DATA FOR THE TASK =
((
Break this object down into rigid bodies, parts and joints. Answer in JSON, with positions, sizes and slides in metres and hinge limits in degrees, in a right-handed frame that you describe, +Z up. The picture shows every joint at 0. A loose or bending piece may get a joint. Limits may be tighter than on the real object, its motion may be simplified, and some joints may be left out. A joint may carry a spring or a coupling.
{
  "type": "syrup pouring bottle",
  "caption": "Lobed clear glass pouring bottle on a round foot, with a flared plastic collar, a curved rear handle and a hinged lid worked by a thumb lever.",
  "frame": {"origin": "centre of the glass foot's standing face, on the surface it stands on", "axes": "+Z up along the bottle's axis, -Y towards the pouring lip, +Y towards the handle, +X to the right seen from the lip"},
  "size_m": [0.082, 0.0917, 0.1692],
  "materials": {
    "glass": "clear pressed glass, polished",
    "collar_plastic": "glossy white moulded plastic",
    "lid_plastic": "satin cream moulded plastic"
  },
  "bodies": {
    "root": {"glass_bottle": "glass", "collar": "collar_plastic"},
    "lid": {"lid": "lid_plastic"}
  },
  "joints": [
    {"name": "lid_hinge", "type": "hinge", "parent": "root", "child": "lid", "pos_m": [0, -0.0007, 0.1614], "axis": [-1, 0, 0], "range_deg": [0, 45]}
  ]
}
))
((
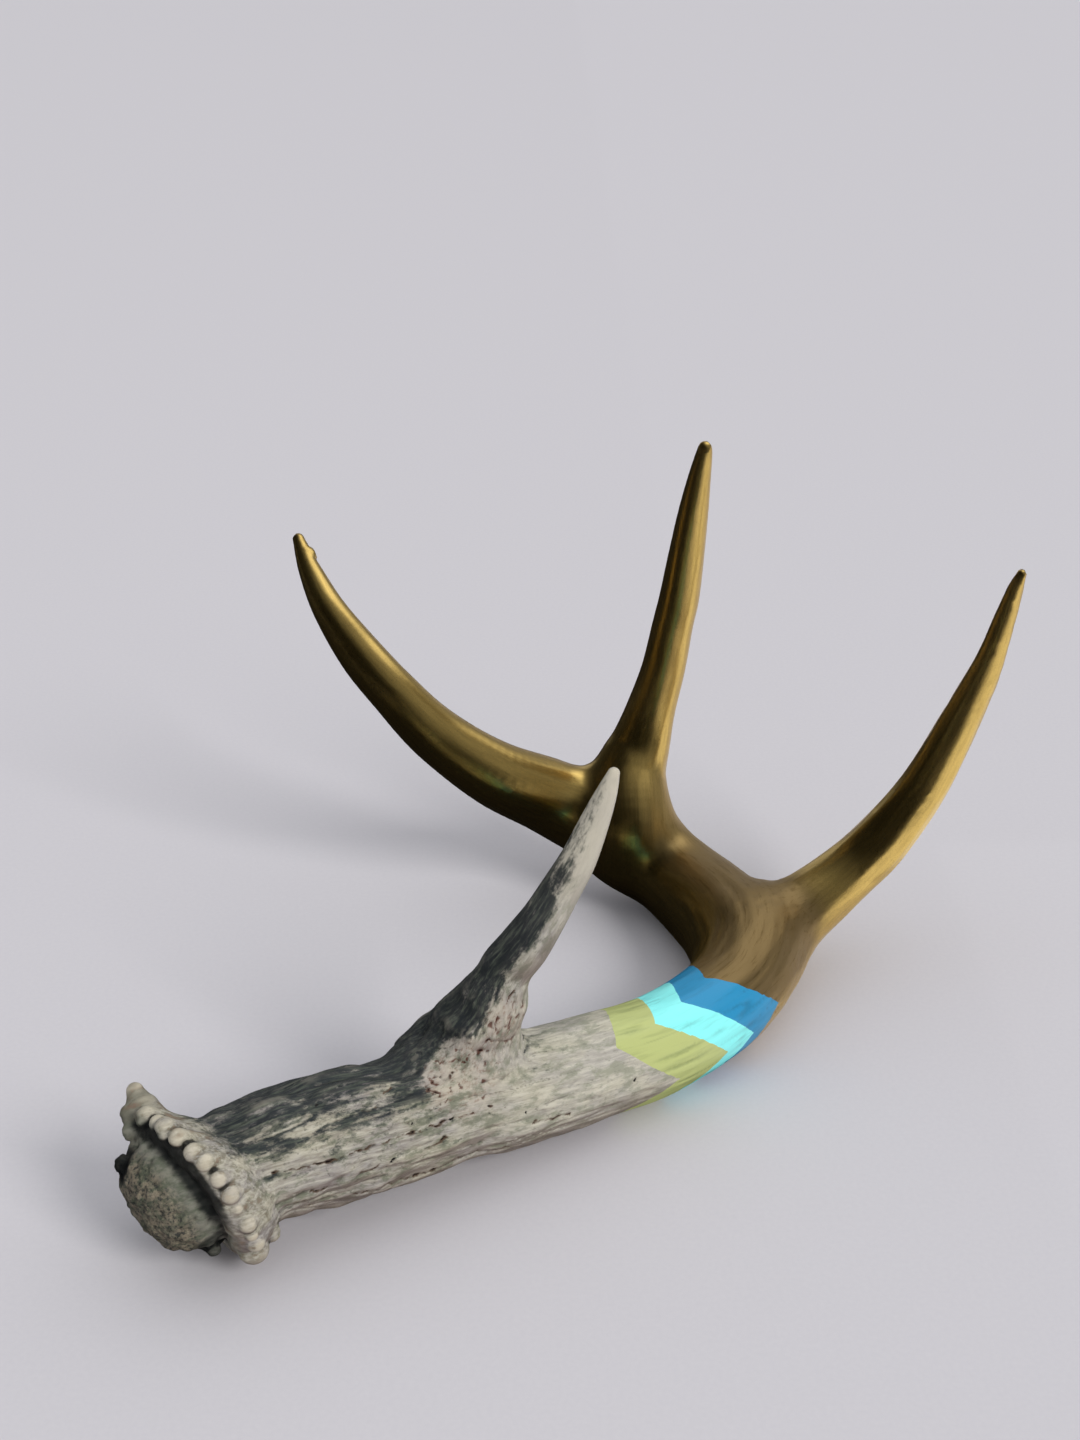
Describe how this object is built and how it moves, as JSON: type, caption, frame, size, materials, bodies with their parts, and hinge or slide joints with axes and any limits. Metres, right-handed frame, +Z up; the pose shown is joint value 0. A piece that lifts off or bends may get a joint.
))
((
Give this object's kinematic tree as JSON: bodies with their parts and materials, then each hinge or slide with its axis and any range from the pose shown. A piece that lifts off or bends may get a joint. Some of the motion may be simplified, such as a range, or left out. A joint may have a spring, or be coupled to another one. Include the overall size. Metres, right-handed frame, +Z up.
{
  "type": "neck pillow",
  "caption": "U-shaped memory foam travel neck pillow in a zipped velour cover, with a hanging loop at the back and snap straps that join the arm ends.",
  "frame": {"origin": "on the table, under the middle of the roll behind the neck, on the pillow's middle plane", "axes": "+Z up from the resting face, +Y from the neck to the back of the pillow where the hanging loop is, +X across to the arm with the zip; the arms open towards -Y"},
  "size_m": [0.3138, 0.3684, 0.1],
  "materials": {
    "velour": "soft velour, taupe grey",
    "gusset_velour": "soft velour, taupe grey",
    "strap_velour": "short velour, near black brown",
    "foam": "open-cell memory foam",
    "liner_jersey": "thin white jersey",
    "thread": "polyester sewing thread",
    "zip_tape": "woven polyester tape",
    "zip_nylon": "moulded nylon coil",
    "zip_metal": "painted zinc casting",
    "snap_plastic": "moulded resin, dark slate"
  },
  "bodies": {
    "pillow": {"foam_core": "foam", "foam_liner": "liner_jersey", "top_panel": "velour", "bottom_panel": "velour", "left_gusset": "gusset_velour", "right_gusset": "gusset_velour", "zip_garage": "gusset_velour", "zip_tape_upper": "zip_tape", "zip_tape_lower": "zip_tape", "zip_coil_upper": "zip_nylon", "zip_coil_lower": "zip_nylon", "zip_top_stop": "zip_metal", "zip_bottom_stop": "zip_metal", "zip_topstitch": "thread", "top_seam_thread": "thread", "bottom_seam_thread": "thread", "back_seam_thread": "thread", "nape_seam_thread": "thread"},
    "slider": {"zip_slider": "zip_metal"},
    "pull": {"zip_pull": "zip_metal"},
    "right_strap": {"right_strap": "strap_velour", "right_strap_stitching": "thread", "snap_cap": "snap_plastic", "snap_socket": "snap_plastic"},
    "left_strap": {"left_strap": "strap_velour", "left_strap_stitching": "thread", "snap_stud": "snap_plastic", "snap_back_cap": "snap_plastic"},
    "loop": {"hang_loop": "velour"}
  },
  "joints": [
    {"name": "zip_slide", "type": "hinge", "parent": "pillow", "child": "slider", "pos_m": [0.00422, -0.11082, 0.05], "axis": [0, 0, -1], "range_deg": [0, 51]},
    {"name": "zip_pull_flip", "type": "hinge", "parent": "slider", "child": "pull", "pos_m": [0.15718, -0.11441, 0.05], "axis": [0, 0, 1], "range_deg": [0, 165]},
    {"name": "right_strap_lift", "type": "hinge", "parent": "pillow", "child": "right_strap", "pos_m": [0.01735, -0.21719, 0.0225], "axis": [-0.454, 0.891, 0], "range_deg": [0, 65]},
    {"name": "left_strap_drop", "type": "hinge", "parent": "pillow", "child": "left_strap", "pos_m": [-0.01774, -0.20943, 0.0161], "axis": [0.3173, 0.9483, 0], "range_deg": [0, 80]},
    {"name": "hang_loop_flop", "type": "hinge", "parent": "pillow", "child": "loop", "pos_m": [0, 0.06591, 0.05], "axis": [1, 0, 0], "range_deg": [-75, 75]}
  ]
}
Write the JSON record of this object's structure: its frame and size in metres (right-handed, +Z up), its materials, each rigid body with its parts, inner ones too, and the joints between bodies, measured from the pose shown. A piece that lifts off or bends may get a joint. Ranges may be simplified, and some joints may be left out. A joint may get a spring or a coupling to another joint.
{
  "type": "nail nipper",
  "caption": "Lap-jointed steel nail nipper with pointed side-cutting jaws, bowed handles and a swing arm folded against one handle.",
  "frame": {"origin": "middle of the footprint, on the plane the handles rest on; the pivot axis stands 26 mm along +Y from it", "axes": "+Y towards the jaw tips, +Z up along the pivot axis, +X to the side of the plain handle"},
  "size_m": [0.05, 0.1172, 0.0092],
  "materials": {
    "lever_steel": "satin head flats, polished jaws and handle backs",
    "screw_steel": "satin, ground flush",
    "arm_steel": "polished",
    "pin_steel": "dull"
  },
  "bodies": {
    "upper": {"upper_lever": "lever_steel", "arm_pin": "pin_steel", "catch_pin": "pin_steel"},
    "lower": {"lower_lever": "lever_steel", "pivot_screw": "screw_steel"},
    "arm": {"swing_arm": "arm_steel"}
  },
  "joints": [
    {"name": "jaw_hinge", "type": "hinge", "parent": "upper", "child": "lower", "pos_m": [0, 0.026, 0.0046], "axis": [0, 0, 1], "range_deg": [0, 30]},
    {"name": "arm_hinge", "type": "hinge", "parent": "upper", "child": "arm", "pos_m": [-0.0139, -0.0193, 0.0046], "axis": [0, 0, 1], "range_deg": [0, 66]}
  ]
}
))
EXERCISE DETAILS = Show every line from the listing above in which the string "rigid" appears.

REPLY =
Break this object down into rigid bodies, parts and joints. Answer in JSON, with positions, sizes and slides in metres and hinge limits in degrees, in a right-handed frame that you describe, +Z up. The picture shows every joint at 0. A loose or bending piece may get a joint. Limits may be tighter than on the real object, its motion may be simplified, and some joints may be left out. A joint may carry a spring or a coupling.
Write the JSON record of this object's structure: its frame and size in metres (right-handed, +Z up), its materials, each rigid body with its parts, inner ones too, and the joints between bodies, measured from the pose shown. A piece that lifts off or bends may get a joint. Ranges may be simplified, and some joints may be left out. A joint may get a spring or a coupling to another joint.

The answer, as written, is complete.